Моя мать пошла на сцену в антракте, и я последовала за ней; но там происходила другая сцена: Гедеонов кричал, что он всех оштрафует за то, как смели без его позволения выйти на сцену.
Мать крупно побранилась с Гедеоновым, и он ей сказал, что если б у нее не было детей, то он ее арестовал бы, но она ему отвечала со смехом:
«Попробуйте, Александр Михайлович, это сделать!»
Волнение за кулисами было страшное, когда Гедеонов отдал приказание, чтоб никто не смел выходить на сцену, когда будут вызывать Дидло; но его не послушались: танцоры и танцорки на пенсии выводили Дидло; да они и были старику необходимы, потому что он так ослабел от волнения, что его надо было поддерживать.
В моем детстве артистам не подносили ни букетов, ни венков, ни подарков.

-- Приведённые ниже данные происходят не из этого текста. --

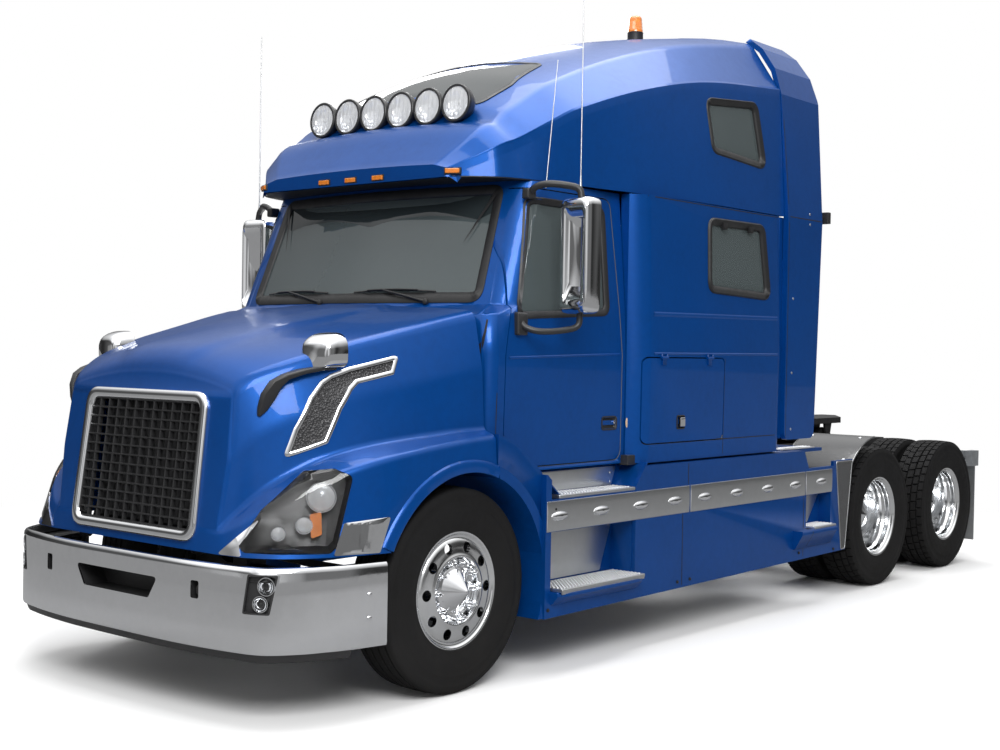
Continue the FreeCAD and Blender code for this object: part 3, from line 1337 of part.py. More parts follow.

На другой день после бенефиса от государя присылался подарок на дом: первым артистам — бриллиантовый перстень, артисткам — серьги или фермуар.
Моду подносить букеты и подарки ввели иностранные танцовщицы, появившиеся на петербургской сцене. Хотя обыкновенно говорят, что публика поднесла артистке подарок или букеты, но публика тут ни при чем. Инициатива всегда идет от одного лица, — друга артиста, его родственников, или от обожателя артистки. Если последний небогат, то им собирается подписка на подарок за целый месяц до бенефиса артистки. За кулисами отлично знают, от какого лица получен подарок и цветы в день бенефиса артиста или артистки.
Всем заранее было известно, что один артист получит в свой бенефис два венка и два букета от своих родственников и что в его уборной широкие ленты снимутся и аккуратно сложатся, чтобы их за полцены отвезти в лавку Гостиного двора, где они были куплены; все же экономия для родственников! Один артист сам себе докупал венки и раздавал своим друзьям, чтоб они ему их подносили в бенефис.